Il faut se tourner vers le monde sportif pour trouver un accueil plus enthousiaste. Le CNOSF (Comité national olympique et sportif français) voit dans la restitution de la convention "le sens des propositions portées par le mouvement sportif". Il se félicite de la fin des cours plus tôt "pour favoriser les activités extrascolaires", se dit favorable à des "écoles plus ouvertes, mieux équipées et propices au mouvement" et annonce qu'il "sera au rendez-vous" pour "travailler avec l'école et les collectivités, [afin d'] accueillir plus d'enfants dans nos clubs et poursuivre la dynamique d'équipements".
"Ça peut marcher avec une réelle alliance éducative"
Même position chez les élus du RFVE (Réseau français des villes éducatrices). Jointe par Localtis, Émilie Kuchel, sa présidente, "trouve intéressant que l'éducation soit mise dans le débat public et ne soit pas vue que par des experts". Sur les changements de rythmes scolaires, elle juge qu'il faut décorréler "le temps de l'enfant passé devant l'enseignant et le temps passé à l'école" et rappelle que "les villes comme Brest qui sont restées à quatre jours et demi [après la réforme de 2014] notent une amélioration, les animateurs ont été formés, c'est beaucoup plus apaisé qu'il y a quelques années. Ça peut marcher avec une réelle alliance éducative". À ce propos, Émilie Kuchel se dit "contente" que l'on reparle des PEDT : "Il faut un projet par territoire avec tout le monde autour de la table pour échanger sur le bien-être des enfants et des familles. Ça devrait d'être une priorité nationale." Le RFVE partage aussi l'idée de "campus des jeunes" : "On est plusieurs villes à travailler sur des cours d'école qui pourraient s'ouvrir aux enfants dans les quartiers en dehors du temps scolaire. Sur les activités périscolaires, on travaille aussi avec les centres de loisirs qui vont dans les écoles. On peut créer des lieux qui, au-delà des temps scolaires, proposent des temps communs." Dans une réflexion plus vaste sur la place de l'enfant dans l'espace public, Émilie Kuchel dit enfin apprécier l'idée d'un "ministère de l'Enfance" avancée par la convention.

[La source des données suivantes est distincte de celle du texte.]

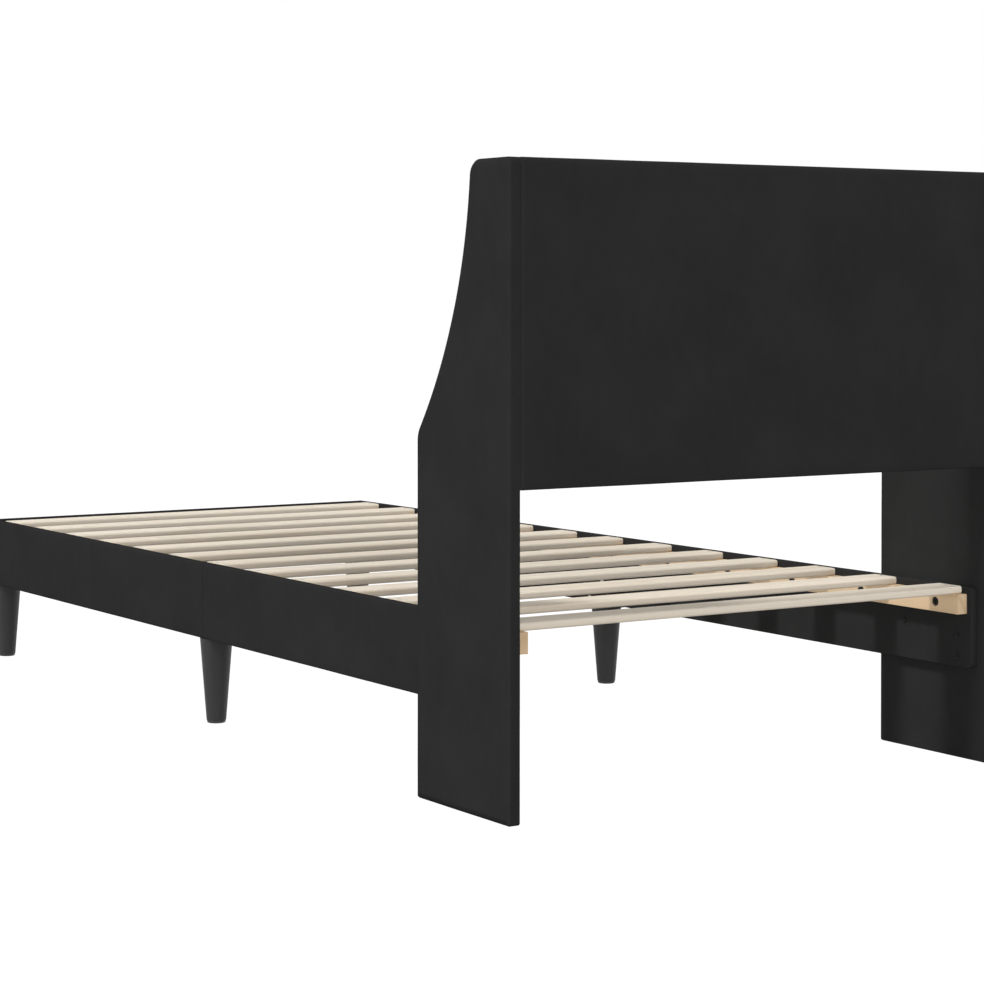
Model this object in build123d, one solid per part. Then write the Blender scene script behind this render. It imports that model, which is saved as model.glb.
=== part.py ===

Le rapport de la convention citoyenne sur les temps de l'enfant va prochainement être remis au président de la République et au Premier ministre avant d'être présenté aux parlementaires et aux élus locaux. Quant aux différents ministères impliqués (Éducation, Santé, Ville, Culture, etc.), ils devraient rédiger une note sur la faisabilité des propositions les concernant d'ici à deux semaines.